Feminist fashion collection finds alternate meanings in everyday objects
Third-year sociology student Natalie Kirsten made a skirt from recycled placemats, covered with found photos she bought from a flea market. The accompanying bustier was fashioned from a shower curtain and magazine clippings. (Zinnia Moreno/Daily Bruin)
May 18, 2016 11:51 p.m.
Natalie Kirsten walked across campus carrying a broken white lamp cover she had stolen from one of UCLA’s numerous streetlights.
Kirsten, a third-year sociology student, has been collecting random objects since December to include in her dress collection called “The Procession of Simulacra” for the Fashion and Student Trends fashion show Friday. Kirsten repurposed the items for their conceptual meaning to comment on prostitution and femininity through her collection, she said.
As Kirsten grew older, she faced new, gendered expectations about how to dress and act, a feeling she incorporated into one of her dresses made of family photos, she said.
“It was very unsettling for me, and I would say that’s an experience that a lot of young women have,” Kirsten said.
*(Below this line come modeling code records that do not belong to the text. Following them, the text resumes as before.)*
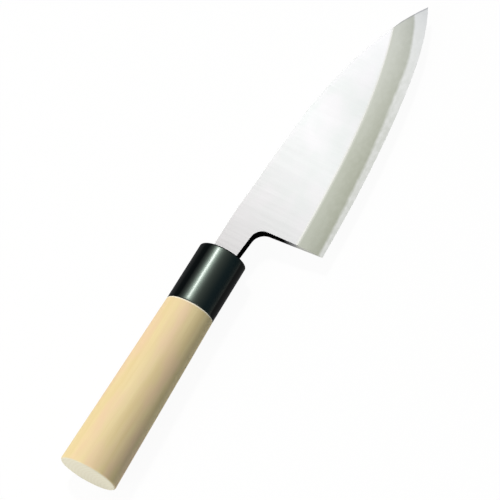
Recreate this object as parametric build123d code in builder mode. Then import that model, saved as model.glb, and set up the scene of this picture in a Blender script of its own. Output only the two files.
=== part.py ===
from build123d import *
from math import cos, pi, radians, sin, tan
import os

from numpy.polynomial import Polynomial

# A right-handed deba: a single-bevel blade of two steels with a tapered tang, set with
# resin in an oval wooden handle that has a black oval ferrule at its mouth.
# X runs along the knife to the tip, Y across it to the spine, Z up out of the front of the
# blade. The origin is under the middle of the whole knife, level with its lowest point.
# All lengths are in millimetres.

# Handle and ferrule
handle_length = 120.6
ferrule_length = 31.1
ferrule_width = 24.0
ferrule_thickness = 19.5
butt_width = 27.7
butt_round = 1.0
ferrule_front_round = 0.9
seam_chamfer = 0.35
ferrule_front_wall = 5.0
ferrule_side_wall = 2.4
tenon_gap = 0.1
round_steps = 5
swell_steps = 3

# Blade seen from the front
blade_length = 149.9
blade_height = 46.5
spine_rise = 6.1
heel_distance = 21.0
heel_angle = 2.5
neck_height = 12.2
choil_drop = 7.85
choil_radius = 6.5

# The long lines of the blade at stations from the heel, 0, to the tip, 1, as shares of the
# blade's height above its heel corner. The spine and the edge meet at the tip. Where the
# shinogi would lie above the spine, the bevel reaches right up to the spine.
station_shares = (0.0, 0.2, 0.4, 0.6, 0.8, 1.0)
spine_shares = (1.0, 0.97, 0.934, 0.849, 0.681, 0.411)
shinogi_shares = (0.271, 0.293, 0.335, 0.412, 0.541, 0.75)
edge_shares = (0.0, 0.012, 0.047, 0.107, 0.207, 0.411)

# Blade in cross section
spine_thickness = 6.0
shinogi_thickness = 2.8
flat_tip_thickness = 2.4
spine_chamfer = 0.35

# Hard steel layer: its thickness over the edge at each station, as shares of one thickness,
# and how much it thickens from the edge towards the spine. On the neck it is forged out to
# nothing at a slant.
layer_thickness = 1.0
layer_shares = (0.42, 0.62, 0.7, 0.84, 0.95, 2.2)
layer_rise_share = 0.02
layer_start = 9.0
layer_start_angle = 12.0

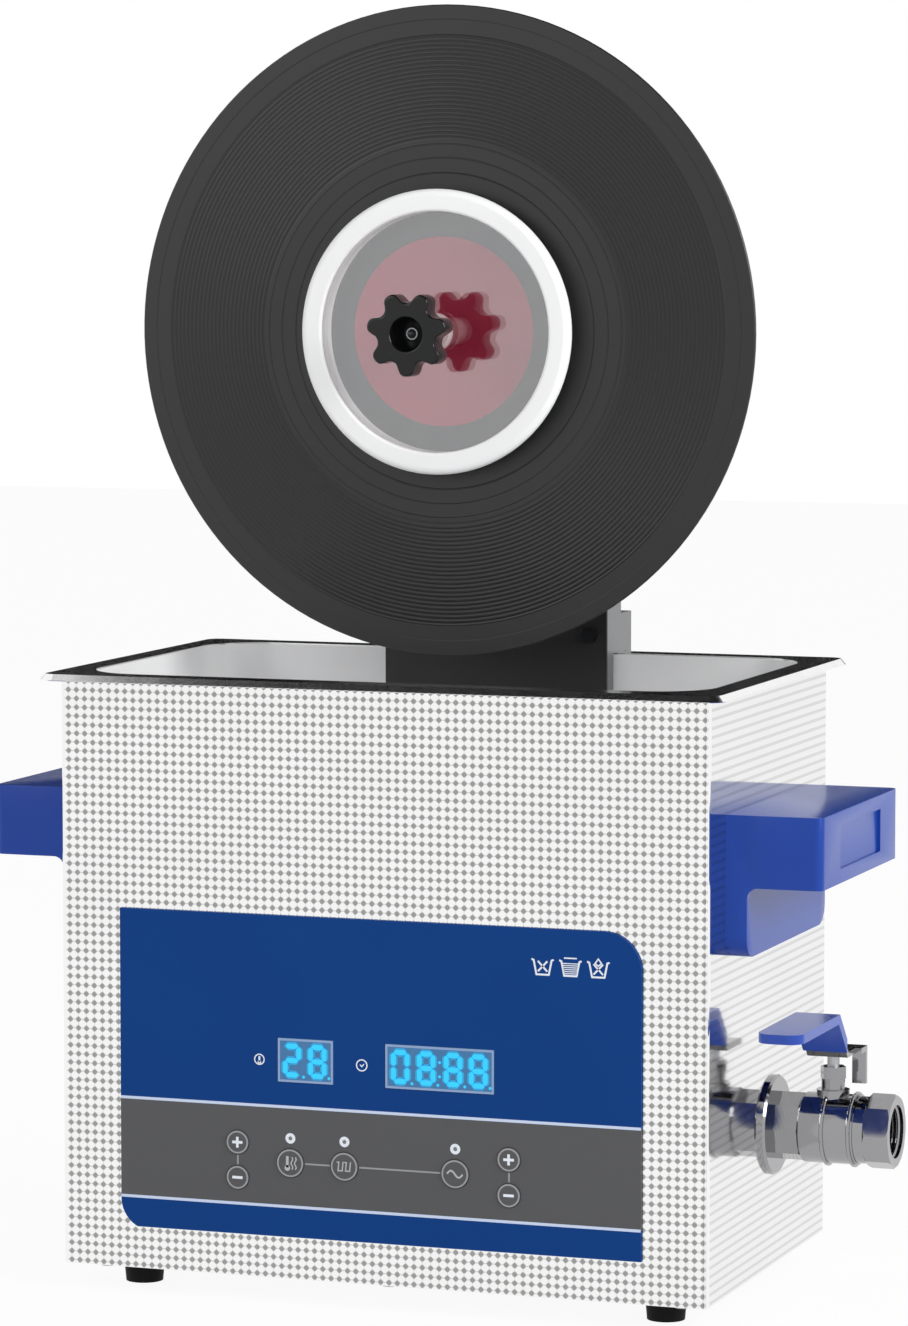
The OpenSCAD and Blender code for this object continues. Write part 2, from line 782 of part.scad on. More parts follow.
// Three pin mains inlet with its flange and two ears
module mains_inlet() {
    depth = 16;
    color("black") on_case() translate([inlet_x, case_d / 2, inlet_z]) along_y_up() {
        difference() {
            union() {
                linear_extrude(inlet_flange_t) difference() {
                    union() {
                        rounded_rect(31, 23, 2);
                        rounded_rect(inlet_ear + 10, 14, 6);
                    }
                    for (s = [-1, 1]) translate([s * inlet_ear / 2, 0])
                        circle(screw_r + screw_gap);
                }
                translate([0, 0, -depth]) linear_extrude(depth + eps)
                    rounded_rect(inlet_w, inlet_h, 2);
            }
            translate([0, 0, -depth + 2]) linear_extrude(depth + 4) difference() {
                rounded_rect(24.4, 16.6, 2);
                for (s = [-1, 1]) translate([s * 12.2, -8.3]) rotate([0, 0, 45])
                    square(6, center = true);
            }
        }
        for (p = [[-7, 0], [7, 0], [0, -4]]) translate([p.x - 1, p.y - 2, -depth])
            cube([2, 4, 12]);
    }
}

module switch_housing() {
    color("black") on_case() translate([switch_x, case_d / 2, inlet_z]) difference() {
        union() {
            along_y_up() linear_extrude(2) rounded_rect(switch_w_out, switch_h_out, 1.5);
            translate([0, eps, 0]) mirror([0, 1, 0]) along_y_up() linear_extrude(18)
                square(switch_cut, center = true);
        }
        translate([0, 2 - rocker_sink, 0]) along_x() cylinder(r = rocker_r + rocker_gap,
            h = rocker_w + 2 * rocker_gap, center = true);
        translate([0, 2 - rocker_sink, 0]) along_x()
            cylinder(r = 1.5 + run_gap, h = rocker_w + 3.4, center = true);
    }
}

// Rocker key: two faces that meet in a shallow V, on a pivot pin
module power_rocker() {
    face = rocker_sink + 0.6;
    color("darkred") on_case() translate([switch_x, case_d / 2 + 2 - rocker_sink, inlet_z])
        rotate([rocker_tilt, 0, 0]) {
            along_x() linear_extrude(rocker_w, center = true) intersection() {
                circle(rocker_r);
                polygon([[-rocker_r, -12], [face + 1, -12], [face - 1, 0], [face + 1, 12],
                    [-rocker_r, 12]]);
            }
            along_x() cylinder(r = 1.5, h = rocker_w + 3, center = true);
        }
}

// Handle: a hollow backplate and a hollow grip, open below for the fingers
module handle_solid() {
    along_x() linear_extrude(backplate_d) {
        translate([0, handle_h / 2]) rounded_rect(handle_l, handle_h, handle_corner);
        translate([-handle_l / 2, handle_corner]) square([handle_l,
            handle_h - handle_corner]);
    }
    translate([0, 0, handle_h - grip_h]) linear_extrude(grip_h) {
        translate([0, -handle_l / 2]) square([handle_out - grip_corner, handle_l]);
        translate([handle_out / 2, 0]) rounded_rect(handle_out, handle_l, grip_corner);
    }
    for (s = [-1, 1]) translate([backplate_d - eps, s * (handle_l - handle_wall) / 2,
        handle_h - grip_h - grip_fillet]) rotate([90, 0, 0])
            linear_extrude(handle_wall, center = true) difference() {
                square(grip_fillet + eps);
                translate([grip_fillet + eps, 0]) circle(grip_fillet);
            }
}

module handle_hollows() {
    w = handle_wall;
    translate([-eps, 0, w]) along_x() linear_extrude(backplate_d - w) difference() {
        translate([0, (handle_h - 2 * w) / 2])
            rounded_rect(handle_l - 2 * w, handle_h - 2 * w, handle_corner - w);
        for (s = [-1, 1]) translate([s * handle_screw_y, handle_screw_z - handle_z - w])
            circle(boss_r);
        for (s = [-1, 0, 1]) translate([s * 20 - 0.75, 0]) square([1.5, handle_h]);
    }
    translate([backplate_d, 0, handle_h - grip_h - 1]) linear_extrude(grip_h + 1 - w)
        translate([(handle_out - backplate_d - w) / 2, 0])
            rounded_rect(handle_out - backplate_d - w, handle_l - 2 * w, 2);
    translate([handle_out - recess_d, 0, handle_h - grip_h / 2]) along_x()
        linear_extrude(recess_d + 1) square(handle_recess, center = true);
    for (s = [-1, 1]) translate([-1, s * handle_screw_y, handle_screw_z - handle_z])
        along_x() cylinder(r = screw_r + screw_bite, h = 8.5);
}

module handle() {
    translate([case_w / 2, -handle_shift, handle_z]) difference() {
        handle_solid();
        handle_hollows();
    }
}

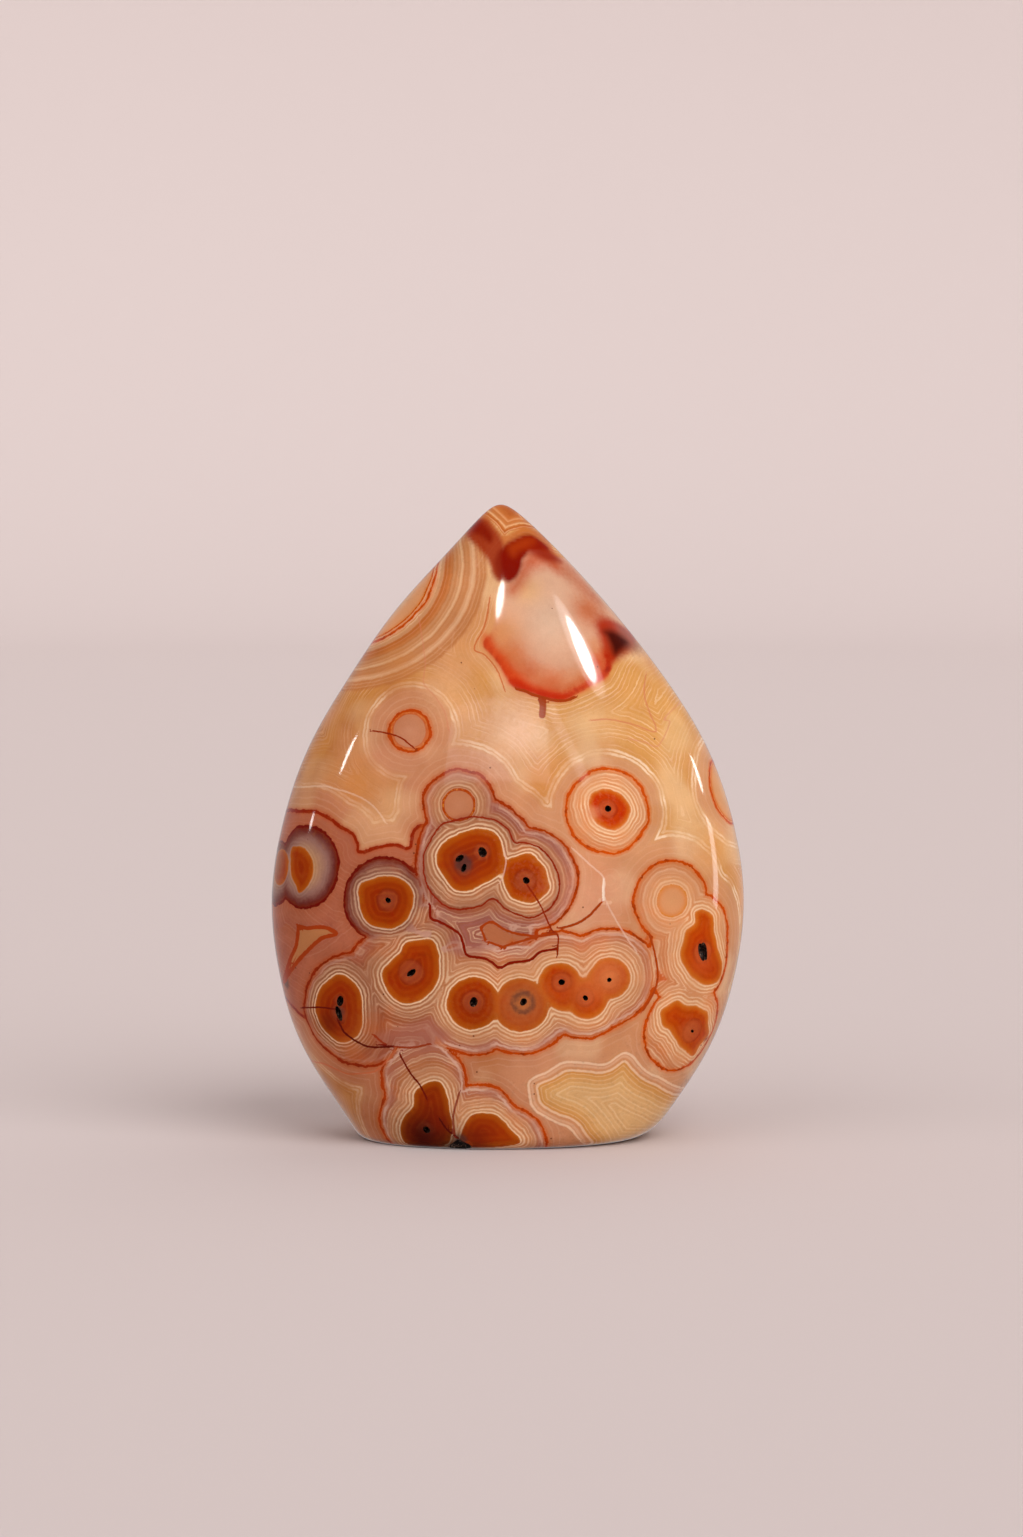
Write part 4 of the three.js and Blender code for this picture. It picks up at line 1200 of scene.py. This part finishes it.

Working out of her Westwood apartment, Kirsten spent hours huddled in the corner of her living room, sewing together abandoned bras with a borrowed sewing machine and hand stitching burlap sacks using 99-cent dental floss.
All seven of Kirsten’s designs are made of abandoned materials she found around campus or in redistribution places like the reDiscover Center in West Los Angeles and the Stray Cat Alliance thrift store in Santa Monica. Some of Kirsten’s dresses include stick framing from a discarded mattress in front of a fraternity house and green material ripped from a UCLA construction site fence.
Many of the materials holding the dresses together are also the result of chance encounters with lost objects. When walking to class, Kirsten stumbled across a gallon tub of Elmer’s glue that now holds together catalog clippings as a shirt in one of her dresses.
“I really like the whole idea of repurposing things and reusing things,” Kirsten said. “You can have something and it can have new life.”
Several models will flaunt Kirsten’s collection on the runway, including third-year dance student Timna Naim. Along with modeling, Naim also collaborated with Kirsten on the seventh design, which features plastic bags fashioned into a Cinderella-like gown.
The clothing line is different from traditional lines because it exists beyond fashion as an art piece that could also stand on its own, Naim said.
“She’s very honest with her approach to the clothing in that same sort of light of not trying to make (the clothing) what it’s not,” Naim said. “It feels really genuine and interesting to see how she goes about the process.”
A video created by third-year Design | Media Arts student Michael Becker will accompany Kirsten’s collection at the FAST fashion show. The video will project abrupt changes in color and saturation onto two screens and include media clips ranging from footage of Beyoncé to a Russian fashion show.
Becker said he and Kirsten worked in coffee shops and her apartment for over a week to create a visual piece that fits into his own aesthetic and bolsters Kirsten’s collection by connecting it to media.
Although he had seen found object assemblages in different artworks and sculptures before, Becker said Kirsten’s collection was the first time he saw the style in a fashion setting.
“She’s bringing all of it together from a sociologist background, and it is really quite a unique mix of interests,” Becker said.
Using repurposed objects, Kirsten said her collection focuses on femininity and prostitution. Kirsten added that she wants viewers to engage with questions like, “Is education the way out of prostitution?” and “What type of women become prostitutes?”
To highlight images of prostitution in the collection, Kirsten said she emphasized the shape of the hips in many of her dress designs and included common symbols of prostitution like a red sash.
“Because these found objects are often things we encounter in our day-to-day lives, we have already assigned meaning to them,” Kirsten said. “So when I make them into a sculpture or something different, they have even more meaning; a second layer is added to them.”